**REQUIRED TASK:** Write out exactly the lines from the line with "bpy.context.scene.collection.objects.link(empty)" through the line with "shown = obj.evaluated_get(depsgraph)", including both, and nothing more.

**DATASET EXTRACT:**
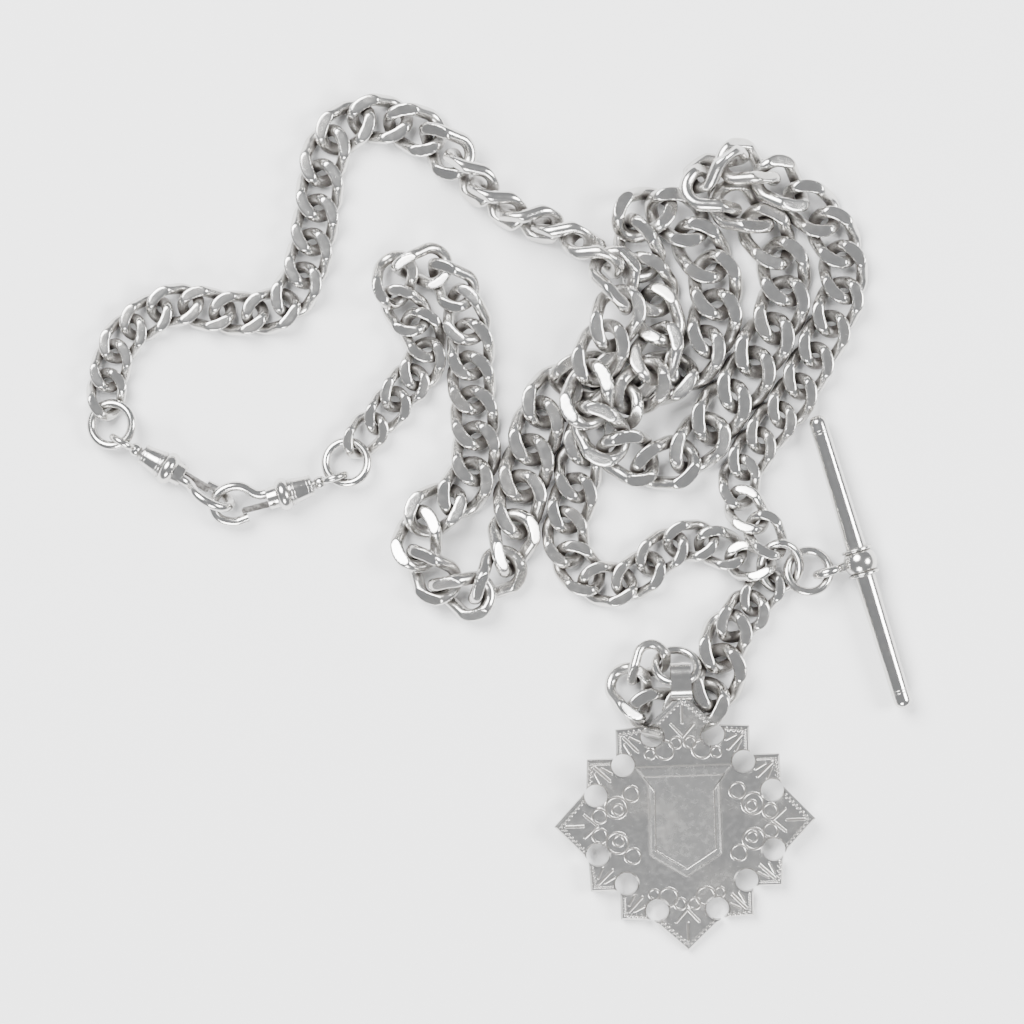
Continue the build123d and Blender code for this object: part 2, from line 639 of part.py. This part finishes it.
with BuildPart() as medal_plate:
    with BuildSketch(Plane.XY):
        with BuildLine():
            Polyline(*round_star(quarter), close=True)
        make_face()
        with Locations(*round_star(notches)):
            Circle(notch, mode=Mode.SUBTRACT)
    extrude(amount=medal_thick / 2, both=True)
    chamfer(medal_plate.faces().sort_by(Axis.Z)[-1].edges(), 0.25)
    with BuildSketch(Plane.YZ):
        with Locations((medal_reach + bail_out, 0)):
            SlotOverall(bail_long + 2 * seat, bail_deep + 2 * seat)
    extrude(amount=bail_wide / 2 + seat, both=True, mode=Mode.SUBTRACT)

shield_corners = [
    (-6.7, 8.1), (6.7, 8.1), (4.9, 5.6), (5.0, -4.4), (0, -7.6), (-5.0, -4.4), (-4.9, 5.6)
]
with BuildPart() as medal_shield:
    with BuildSketch(Plane.XY.offset(medal_thick / 2 + seat)):
        with BuildLine():
            Polyline(*[(x * share, y * share) for x, y in shield_corners], close=True)
        make_face()
    extrude(amount=shield_thick)
    chamfer(medal_shield.faces().sort_by(Axis.Z)[-1].edges(), 0.3)

medal_plane = plane_of(medal_place, medal_axes)
write("medal_plate", placed(medal_plate.part, medal_plane))
write("medal_shield", placed(medal_shield.part, medal_plane))
write("medal_bail", placed(medal_bail.part, medal_plane))
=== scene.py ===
import json
import math

import bmesh
import bpy
from mathutils import Matrix, Vector


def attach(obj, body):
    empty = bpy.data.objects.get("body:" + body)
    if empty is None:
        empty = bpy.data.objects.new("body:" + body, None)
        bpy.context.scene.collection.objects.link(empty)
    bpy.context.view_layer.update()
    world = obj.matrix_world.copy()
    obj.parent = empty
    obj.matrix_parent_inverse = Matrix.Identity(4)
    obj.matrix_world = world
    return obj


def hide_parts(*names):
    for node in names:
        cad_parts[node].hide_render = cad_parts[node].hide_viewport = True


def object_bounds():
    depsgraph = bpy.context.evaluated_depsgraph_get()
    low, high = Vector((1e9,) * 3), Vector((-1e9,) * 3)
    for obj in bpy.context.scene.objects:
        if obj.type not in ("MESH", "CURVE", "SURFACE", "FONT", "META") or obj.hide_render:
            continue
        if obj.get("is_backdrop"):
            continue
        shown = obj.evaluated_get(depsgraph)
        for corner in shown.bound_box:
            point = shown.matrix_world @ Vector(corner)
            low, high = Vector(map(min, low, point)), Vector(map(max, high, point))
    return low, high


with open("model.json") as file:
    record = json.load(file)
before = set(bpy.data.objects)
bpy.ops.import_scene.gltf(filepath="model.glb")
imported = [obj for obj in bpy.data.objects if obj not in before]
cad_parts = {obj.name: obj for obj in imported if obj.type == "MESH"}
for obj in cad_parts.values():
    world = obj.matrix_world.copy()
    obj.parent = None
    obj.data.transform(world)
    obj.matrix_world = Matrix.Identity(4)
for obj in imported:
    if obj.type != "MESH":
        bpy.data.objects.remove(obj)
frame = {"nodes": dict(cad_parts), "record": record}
cad_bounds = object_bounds()
MM = 0.001


# ---- curb links ----
# Each link is a loop of round silver wire, twisted and then filed flat on both faces.
# Wear rounded the filed edges and left fine scratches. Painted shade darkens the silver between the links,
# mixed with patches of tarnish.
SILVER = (0.64, 0.63, 0.61)
# The dark colour below is painted shade in recesses and between the links, and tarnish in engraved cuts.
DARK_TARNISH_AND_SHADE = (0.060, 0.050, 0.042)
FILM = (0.44, 0.41, 0.37)
SCRATCH_TURNS = (0.5, 1.9, 2.7)
WEAR_STEP = 0.15
WEAR_ROUNDS = 7
BODY_OF = {node: body for body, nodes in frame["record"]["behaviour"]["bodies"].items() for node in nodes}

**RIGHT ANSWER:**
        bpy.context.scene.collection.objects.link(empty)
    bpy.context.view_layer.update()
    world = obj.matrix_world.copy()
    obj.parent = empty
    obj.matrix_parent_inverse = Matrix.Identity(4)
    obj.matrix_world = world
    return obj


def hide_parts(*names):
    for node in names:
        cad_parts[node].hide_render = cad_parts[node].hide_viewport = True


def object_bounds():
    depsgraph = bpy.context.evaluated_depsgraph_get()
    low, high = Vector((1e9,) * 3), Vector((-1e9,) * 3)
    for obj in bpy.context.scene.objects:
        if obj.type not in ("MESH", "CURVE", "SURFACE", "FONT", "META") or obj.hide_render:
            continue
        if obj.get("is_backdrop"):
            continue
        shown = obj.evaluated_get(depsgraph)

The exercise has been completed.